I don't know as he told it when we were having a chat in pub about stuff similar to this thread in the late 1980's and that was before internet. It's possible I guess. Then again with all the wanking that's going on in teenagers bedroom's I reckon similar incidents must have happened quite a lot.
 
I don't know as he told it when we were having a chat in pub about stuff similar to this thread in the late 1980's and that was before internet. It's possible I guess. Then again with all the wanking that's going on in teenagers bedroom's I reckon similar incidents must have happened quite a lot.
It’s possible of course but just found this :

 
One of my friends at Uni told me his, far worse than anything I have had happen to me.

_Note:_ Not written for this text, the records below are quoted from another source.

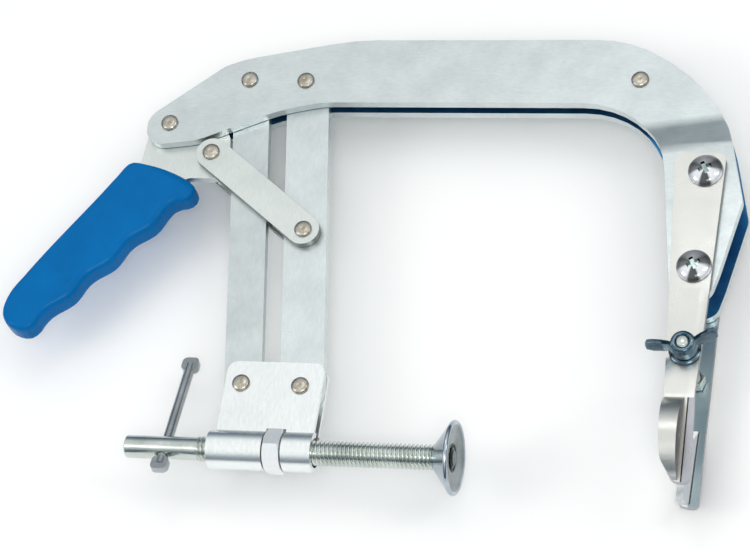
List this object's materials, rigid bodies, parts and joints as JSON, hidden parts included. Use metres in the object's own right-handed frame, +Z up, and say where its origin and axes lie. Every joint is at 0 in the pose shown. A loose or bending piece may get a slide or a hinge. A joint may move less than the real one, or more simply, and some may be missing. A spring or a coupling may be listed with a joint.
{
  "type": "valve spring compressor",
  "caption": "Lever-action C-frame compressor: swinging bars push a screw-mounted pad towards a forked pair of cupped claws, locked by an over-centre hand lever.",
  "frame": {"origin": "middle of the tool's footprint as it lies flat, with the lowest point at z = 0", "axes": "+X along the top bar of the frame from the grip towards the claws, +Y out of the throat towards the top bar, +Z up out of the frame on the wing nut side"},
  "size_m": [0.3586, 0.2394, 0.063],
  "materials": {
    "zinc_plate": "satin bright zinc plating over stamped steel sheet",
    "arm_steel": "satin, faintly warm nickel-like plating",
    "rivet_steel": "plain formed rivet heads, slightly warm grey",
    "bright_chrome": "bright polished plating",
    "screw_zinc": "grey zinc with a greenish passivated cast",
    "grip_blue": "glossy dipped or moulded plastic"
  },
  "bodies": {
    "frame": {"front_frame_plate": "zinc_plate", "rear_frame_plate": "zinc_plate", "frame_spacer": "zinc_plate", "lever_pivot_rivet": "rivet_steel", "left_bar_pivot_rivet": "rivet_steel", "right_bar_pivot_rivet": "rivet_steel", "frame_spacer_rivet": "rivet_steel", "front_arm": "arm_steel", "rear_arm": "arm_steel", "front_arm_screw_upper": "bright_chrome", "rear_arm_screw_upper": "bright_chrome", "front_arm_screw_lower": "bright_chrome", "rear_arm_screw_lower": "bright_chrome", "adjuster_bolt": "zinc_plate", "adjuster_lock_nut": "zinc_plate"},
    "lever": {"lever_plate": "zinc_plate", "grip": "grip_blue"},
    "links": {"front_link": "zinc_plate", "rear_link": "zinc_plate", "lever_link_rivet": "rivet_steel", "link_rivet_front_head": "rivet_steel", "link_rivet_rear_head": "rivet_steel"},
    "left_bar": {"left_bar": "zinc_plate"},
    "right_bar": {"right_bar": "zinc_plate", "link_rivet_core": "rivet_steel"},
    "bracket": {"screw_bracket": "zinc_plate", "captive_nut": "zinc_plate", "bracket_left_rivet": "rivet_steel", "bracket_right_rivet": "rivet_steel"},
    "foot": {"foot_pad": "bright_chrome"},
    "screw": {"screw": "screw_zinc"},
    "tommy_bar": {"tommy_bar": "screw_zinc"},
    "washer": {"wing_nut_washer": "zinc_plate"},
    "wing_nut": {"wing_nut": "zinc_plate"}
  },
  "joints": [
    {"name": "lever_swing", "type": "hinge", "parent": "frame", "child": "lever", "pos_m": [-0.11178, 0.0714, 0.02928], "axis": [0, 0, -1], "range_deg": [0, 100]},
    {"name": "link_turn", "type": "hinge", "parent": "lever", "child": "links", "pos_m": [-0.08748, 0.0555, 0.02928], "axis": [0, 0, 1], "range_deg": [0, 108.7]},
    {"name": "left_bar_swing", "type": "hinge", "parent": "frame", "child": "left_bar", "pos_m": [-0.07428, 0.0966, 0.02928], "axis": [0, 0, -1], "range_deg": [0, 26.6]},
    {"name": "right_bar_swing", "type": "hinge", "parent": "frame", "child": "right_bar", "pos_m": [-0.04503, 0.0961, 0.02928], "axis": [0, 0, -1], "range_deg": [0, 26.6]},
    {"name": "bracket_turn", "type": "hinge", "parent": "right_bar", "child": "bracket", "pos_m": [-0.02103, -0.0702, 0.02928], "axis": [0, 0, 1], "range_deg": [0, 26.6]},
    {"name": "screw_feed", "type": "slide", "parent": "bracket", "child": "foot", "axis": [1, 0, 0], "range_m": [-0.055, 0.004]},
    {"name": "screw_spin", "type": "hinge", "parent": "foot", "child": "screw", "pos_m": [0.00472, -0.1022, 0.02928], "axis": [1, 0, 0], "range_deg": [-9901, 721]},
    {"name": "tommy_bar_slide", "type": "slide", "parent": "screw", "child": "tommy_bar", "axis": [0, -0.9703, 0.2419], "range_m": [0, 0.0412]},
    {"name": "washer_lift", "type": "slide", "parent": "frame", "child": "washer", "axis": [0, 0, 1], "range_m": [0, 0.004]},
    {"name": "wing_nut_spin", "type": "hinge", "parent": "washer", "child": "wing_nut", "pos_m": [0.16192, -0.0533, 0.02928], "axis": [0, 0, 1], "range_deg": [0, 1441]}
  ],
  "couplings": [
    {"joint": "link_turn", "follows": "lever_swing", "ratio": 1.0864},
    {"joint": "left_bar_swing", "follows": "lever_swing", "ratio": 0.26529},
    {"joint": "right_bar_swing", "follows": "lever_swing", "ratio": 0.26529},
    {"joint": "bracket_turn", "follows": "lever_swing", "ratio": 0.26529},
    {"joint": "screw_spin", "follows": "screw_feed", "rad_per_m": 3141.6},
    {"joint": "wing_nut_spin", "follows": "washer_lift", "rad_per_m": 6283.2}
  ]
}
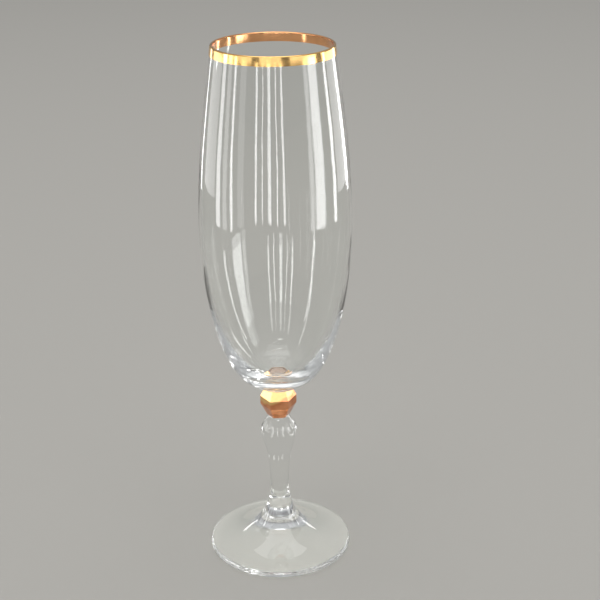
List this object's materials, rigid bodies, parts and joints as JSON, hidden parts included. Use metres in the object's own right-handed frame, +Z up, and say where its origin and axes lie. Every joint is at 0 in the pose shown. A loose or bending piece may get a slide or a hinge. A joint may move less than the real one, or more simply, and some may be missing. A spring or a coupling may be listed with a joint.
{
  "type": "champagne flute",
  "caption": "Tall champagne flute in clear crystal, with a gold-banded lip, a gilded faceted knop, a baluster stem and a round foot.",
  "frame": {"origin": "centre of the circle that the foot stands on, in the plane of the table", "axes": "+Z up along the axis of the glass, towards the lip; X and Y are square to it"},
  "size_m": [0.0614, 0.0614, 0.2201],
  "materials": {
    "crystal": "clear, fire-polished",
    "lip_gold": "bright fired gilding, lightly worn",
    "knop_gold": "fired gilding over cut facets"
  },
  "bodies": {
    "root": {"bowl": "crystal", "rim_gilding": "lip_gold", "knop_core": "crystal", "knop_gilding": "knop_gold", "stem": "crystal", "foot": "crystal"}
  },
  "joints": []
}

He got back home for the Summer and forgot that unlike his room at Uni, his bedroom door didn't automatically lock when you close it.
He laid on his bed, put his headphones on, shorts down , shirt up , closed his eyes and knocked one out over some of the girls at uni who he'd failed to chat up during the term. When finished he almost drifted off for a few minutes. Then he opened his eyes and wiped the spunk of his stomach and chest, he then looked at the clock radio next to his bed to check the time. Next to it was a steaming hot cup of tea.
He explained three other people were in the house , his mum, and two sisters any of whom could have brought it. He kept his head down for most of the Summer because he said that what's worse than been caught wanking, is not knowing who caught you and which part of it did they see.
That ones an urban myth I'm afraid mate. One of the oldest of them all.